Write out only the span of lines that begins at the line with "- FIT / 2, linen, cushion)" and ends at the line with "points = [vertex.co". Keep both end lines, word for word.

→ **DATA EXCERPT**:
============

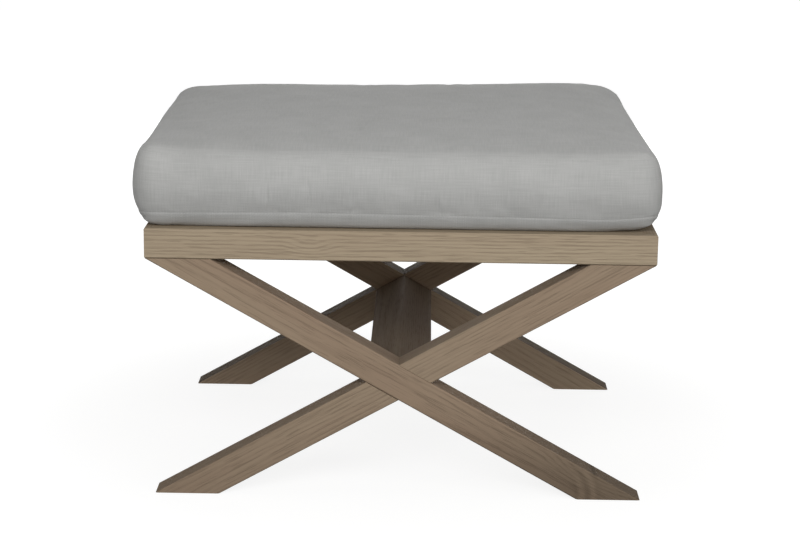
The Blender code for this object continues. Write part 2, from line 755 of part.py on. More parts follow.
def zip_pull(metal, slider):
    """The pull, with its bar under the slider's bridge. It lies along the closed teeth."""
    height = TEETH_THICKNESS / 2 + FIT + SLIDER_PLATE + BRIDGE_ROOM / 2
    place = Matrix.Translation(parent_place(slider) + Vector((0.0, height, 0.0)))
    bar = PULL_BAR / 2
    half = PULL_WIDTH / 2
    round_centre = half - PULL_LENGTH
    outline = [(bar, -half), (bar, half)]
    for step in range(ROUND_SIDES // 2 + 1):
        angle = math.pi / 2 + math.pi * step / (ROUND_SIDES // 2)
        outline.append((round_centre + half * math.cos(angle), half * math.sin(angle)))
    rings = [[(x, y, z) for x, z in outline] for y in (-PULL_THICKNESS / 2, PULL_THICKNESS / 2)]
    pull = add("zip_pull", stack("zip_pull", rings), metal, place, slider)
    slot_end = BRIDGE_LENGTH / 2 + 2 * FIT
    low = (-slot_end, -BEYOND, -PULL_SLOT_WIDTH / 2)
    high = (-bar, BEYOND, PULL_SLOT_WIDTH / 2)
    cut("pull_slot", block_mesh("pull_slot", low, high), place, pull)


def build():
    for old in list(bpy.data.objects):
        bpy.data.objects.remove(old)
    oak = finish("weathered_oak", (0.266, 0.216, 0.165), 0.72)
    beech = finish("beech_dowel", (0.52, 0.36, 0.21), 0.7)
    ply = finish("birch_plywood", (0.56, 0.43, 0.28), 0.65)
    pine = finish("pine_block", (0.60, 0.45, 0.27), 0.7)
    steel = finish("zinc_plated_steel", (0.60, 0.60, 0.58), 0.35, 1.0)
    linen = finish("grey_linen", (0.36, 0.36, 0.35), 0.9)
    foam = finish("cushion_foam", (0.75, 0.70, 0.55), 0.95)
    tape = finish("polyester_tape", (0.30, 0.30, 0.29), 0.85)
    nylon = finish("nylon_coil", (0.28, 0.28, 0.27), 0.45)
    zinc = finish("cast_zinc", (0.42, 0.42, 0.42), 0.4, 1.0)

    rails = seat_frame(oak)
    frames = {"front": x_frame("front", Matrix(), oak), "back": x_frame("back", half_turn(), oak)}
    mitre_tongues(rails, ply)
    corner_blocks(rails, pine, steel)
    seat_deck(rails, ply, steel)
    leg_dowels(frames, rails, beech)
    stretcher(frames, oak, beech)

    cushion = bpy.data.objects.new("cushion", None)
    cushion.location = (0.0, 0.0, CUSHION_BASE)
    bpy.context.scene.collection.objects.link(cushion)
    cushion_fill(foam, cushion)
    panel("cover_bottom", under_rings(0.0), under_rings(SKIN), LOWER_SEAM - FIT / 2, linen, cushion)
    cover_band(linen, cushion)
    back_strips(linen, cushion)
    panel("cover_top", crown_rings(0.0)[::-1], crown_rings(SKIN)[::-1], UPPER_SEAM + FIT / 2, linen, cushion)
    zip_strips(tape, nylon, zinc, cushion)
    zip_pull(zinc, zip_slider(zinc, cushion))


build()
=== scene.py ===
"""Looks of an X-frame ottoman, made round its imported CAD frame.

The oak, the deck and its joinery keep their CAD solids and get their materials here. The linen cushion, its
stitching, the zip and the screws are made here. The last operator sets up a pale studio.

Metres, +Z up, the front towards -Y, as in the CAD.
"""

import math
from functools import partial, wraps

import bmesh
import bpy
import numpy as np
from mathutils import Matrix, Vector, noise


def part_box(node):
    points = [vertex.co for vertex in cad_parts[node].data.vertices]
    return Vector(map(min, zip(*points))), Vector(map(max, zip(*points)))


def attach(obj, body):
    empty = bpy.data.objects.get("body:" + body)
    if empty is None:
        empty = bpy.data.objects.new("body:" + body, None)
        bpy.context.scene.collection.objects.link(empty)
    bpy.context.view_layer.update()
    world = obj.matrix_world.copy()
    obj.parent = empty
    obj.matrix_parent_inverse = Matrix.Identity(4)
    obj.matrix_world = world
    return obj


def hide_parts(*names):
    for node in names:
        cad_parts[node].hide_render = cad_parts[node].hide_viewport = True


bl_info = {
    "name": "X-Frame Ottoman",
    "version": (1, 0, 0),
    "blender": (4, 5, 0),
    "location": "3D View > Sidebar > Ottoman",
    "description": "Dresses the frame of an X-frame ottoman with oak, linen and a zip",
    "category": "Object",
}

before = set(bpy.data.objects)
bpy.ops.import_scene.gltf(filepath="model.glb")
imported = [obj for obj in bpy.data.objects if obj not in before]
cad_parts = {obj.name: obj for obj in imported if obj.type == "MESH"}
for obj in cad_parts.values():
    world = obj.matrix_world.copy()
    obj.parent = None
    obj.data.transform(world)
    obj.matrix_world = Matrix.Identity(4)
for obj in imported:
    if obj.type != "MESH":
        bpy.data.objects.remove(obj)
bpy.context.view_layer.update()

MM = 0.001

# Where the CAD has the cushion and its zip
BAND_LOW, BAND_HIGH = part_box("cover_band")
LOWER_SEAM = BAND_LOW.z
UPPER_SEAM = BAND_HIGH.z
BAND_MIDDLE = (LOWER_SEAM + UPPER_SEAM) / 2
BAND_HALF = (UPPER_SEAM - LOWER_SEAM) / 2
CUSHION_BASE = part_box("cover_bottom")[0].z
CUSHION_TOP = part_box("cover_top")[1].z
TAPE_LOW, TAPE_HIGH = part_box("zip_tape_upper")
TAPE_Y = (TAPE_LOW.y + TAPE_HIGH.y) / 2

# Sides of the seams in plan: the outward direction, and the way round, anticlockwise from above
SIDES = (
    ("front", (0, -1), (1, 0)),
    ("right", (1, 0), (0, 1)),
    ("back", (0, 1), (-1, 0)),
    ("left", (-1, 0), (0, -1)),
)

# Sockets of the Mix node when it mixes colours
MIX_A, MIX_B, MIX_RESULT = 6, 7, 2


# Colours and nodes


def linear(hex_colour):
    """Turns a colour written as sRGB hex into the linear values that Blender works in."""
    values = [int(hex_colour[i : i + 2], 16) / 255 for i in (1, 3, 5)]
    return tuple(v / 12.92 if v <= 0.04045 else ((v + 0.055) / 1.055) ** 2.4 for v in values)


def opaque(hex_colour):
    return (*linear(hex_colour), 1.0)


def add_node(tree, kind, inputs=(), **settings):
    """Adds a node and returns its outputs.

    inputs fills the sockets in their order, or by name or number in a dict. An output among them is linked.
    """
    made = tree.nodes.new("ShaderNode" + kind)
    for key, value in settings.items():
        setattr(made, key, value)
    for key, value in inputs.items() if isinstance(inputs, dict) else enumerate(inputs):
        socket = made.inputs[key]
        if isinstance(value, bpy.types.NodeSocket):
            tree.links.new(value, socket)
        else:
            socket.default_value = value
    return made.outputs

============

→ **RESPONSE TO THE TASK**:
    panel("cover_bottom", under_rings(0.0), under_rings(SKIN), LOWER_SEAM - FIT / 2, linen, cushion)
    cover_band(linen, cushion)
    back_strips(linen, cushion)
    panel("cover_top", crown_rings(0.0)[::-1], crown_rings(SKIN)[::-1], UPPER_SEAM + FIT / 2, linen, cushion)
    zip_strips(tape, nylon, zinc, cushion)
    zip_pull(zinc, zip_slider(zinc, cushion))


build()
=== scene.py ===
"""Looks of an X-frame ottoman, made round its imported CAD frame.

The oak, the deck and its joinery keep their CAD solids and get their materials here. The linen cushion, its
stitching, the zip and the screws are made here. The last operator sets up a pale studio.

Metres, +Z up, the front towards -Y, as in the CAD.
"""

import math
from functools import partial, wraps

import bmesh
import bpy
import numpy as np
from mathutils import Matrix, Vector, noise


def part_box(node):
    points = [vertex.co for vertex in cad_parts[node].data.vertices]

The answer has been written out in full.